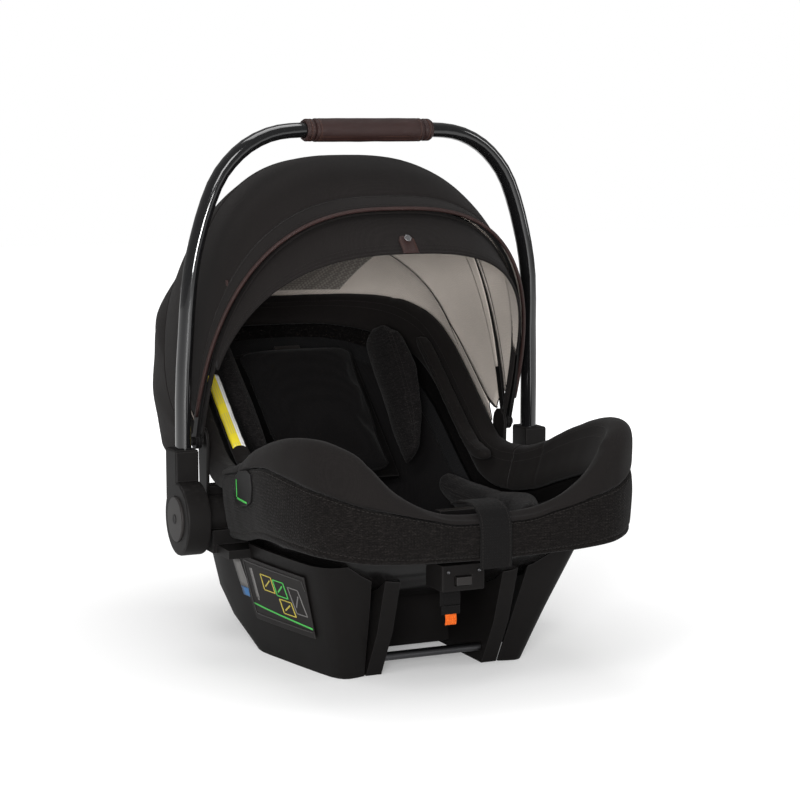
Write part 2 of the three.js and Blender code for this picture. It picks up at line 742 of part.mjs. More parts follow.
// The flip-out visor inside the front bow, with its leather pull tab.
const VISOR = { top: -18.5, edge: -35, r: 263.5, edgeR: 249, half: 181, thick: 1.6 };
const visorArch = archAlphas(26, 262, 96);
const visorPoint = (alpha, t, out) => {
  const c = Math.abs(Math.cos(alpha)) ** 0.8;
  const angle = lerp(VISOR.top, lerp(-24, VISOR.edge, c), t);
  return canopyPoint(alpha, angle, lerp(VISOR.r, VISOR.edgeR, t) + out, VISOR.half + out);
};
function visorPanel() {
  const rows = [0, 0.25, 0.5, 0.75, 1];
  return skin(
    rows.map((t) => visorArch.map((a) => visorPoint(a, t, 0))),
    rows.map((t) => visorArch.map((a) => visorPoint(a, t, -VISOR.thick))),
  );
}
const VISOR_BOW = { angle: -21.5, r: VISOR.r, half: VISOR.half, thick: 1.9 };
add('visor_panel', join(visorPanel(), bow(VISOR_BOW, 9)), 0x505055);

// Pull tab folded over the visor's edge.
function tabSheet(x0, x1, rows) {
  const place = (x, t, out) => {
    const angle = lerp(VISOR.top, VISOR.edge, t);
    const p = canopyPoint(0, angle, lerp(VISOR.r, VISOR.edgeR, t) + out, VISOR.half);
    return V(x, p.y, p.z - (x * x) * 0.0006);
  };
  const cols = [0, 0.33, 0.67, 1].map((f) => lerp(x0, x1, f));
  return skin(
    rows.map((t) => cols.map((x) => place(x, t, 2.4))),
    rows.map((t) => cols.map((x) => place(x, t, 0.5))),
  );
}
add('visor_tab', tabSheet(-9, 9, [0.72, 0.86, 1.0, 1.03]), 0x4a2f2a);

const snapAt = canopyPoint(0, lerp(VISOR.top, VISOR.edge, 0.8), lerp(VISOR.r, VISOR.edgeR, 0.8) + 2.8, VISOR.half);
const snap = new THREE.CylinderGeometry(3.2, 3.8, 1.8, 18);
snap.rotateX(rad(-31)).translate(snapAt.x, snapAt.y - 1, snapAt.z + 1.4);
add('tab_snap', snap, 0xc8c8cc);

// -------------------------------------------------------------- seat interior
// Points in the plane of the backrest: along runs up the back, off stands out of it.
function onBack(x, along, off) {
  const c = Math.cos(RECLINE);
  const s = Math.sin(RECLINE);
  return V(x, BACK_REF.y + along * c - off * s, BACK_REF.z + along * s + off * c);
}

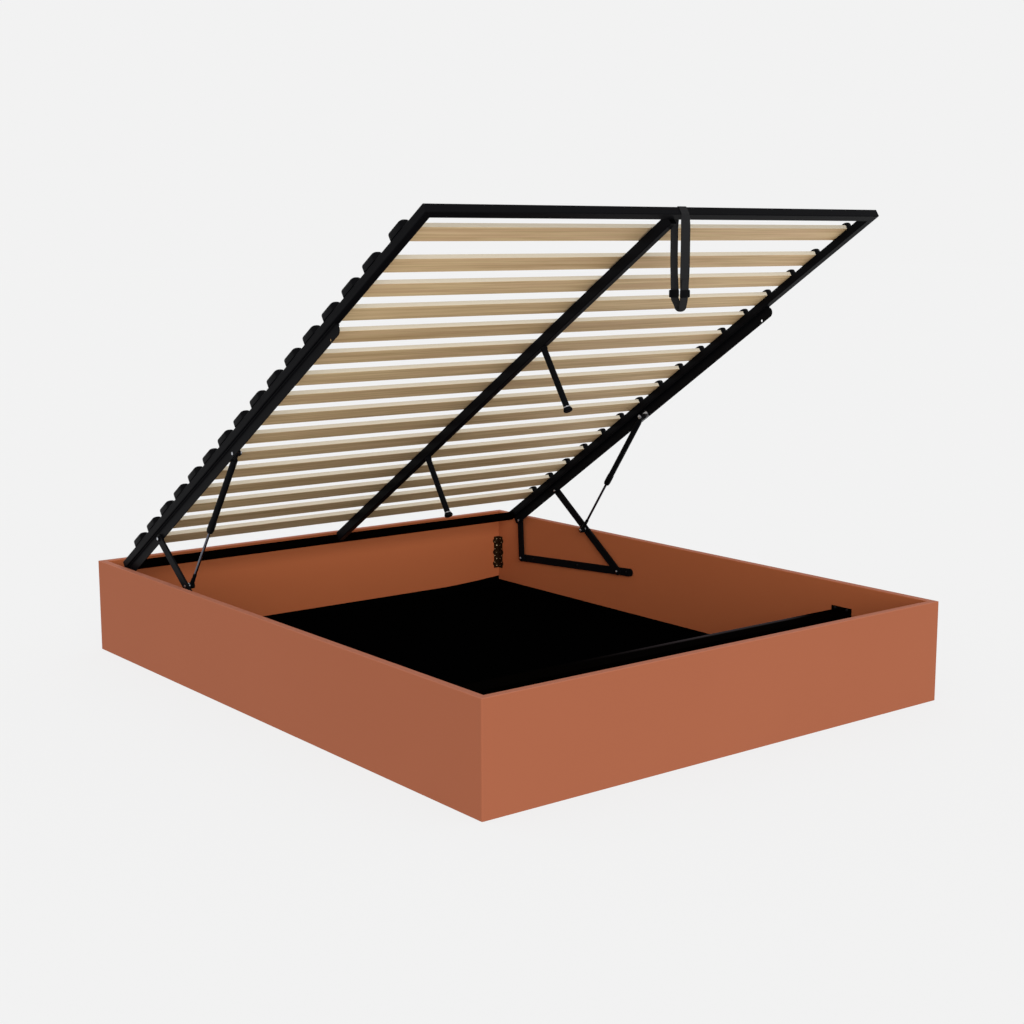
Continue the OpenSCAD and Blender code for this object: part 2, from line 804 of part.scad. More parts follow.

WRITTEN REQUEST:
Of all the lines above, how many contain the word "part"? Answer with only the number.

WRITTEN ANSWER:
2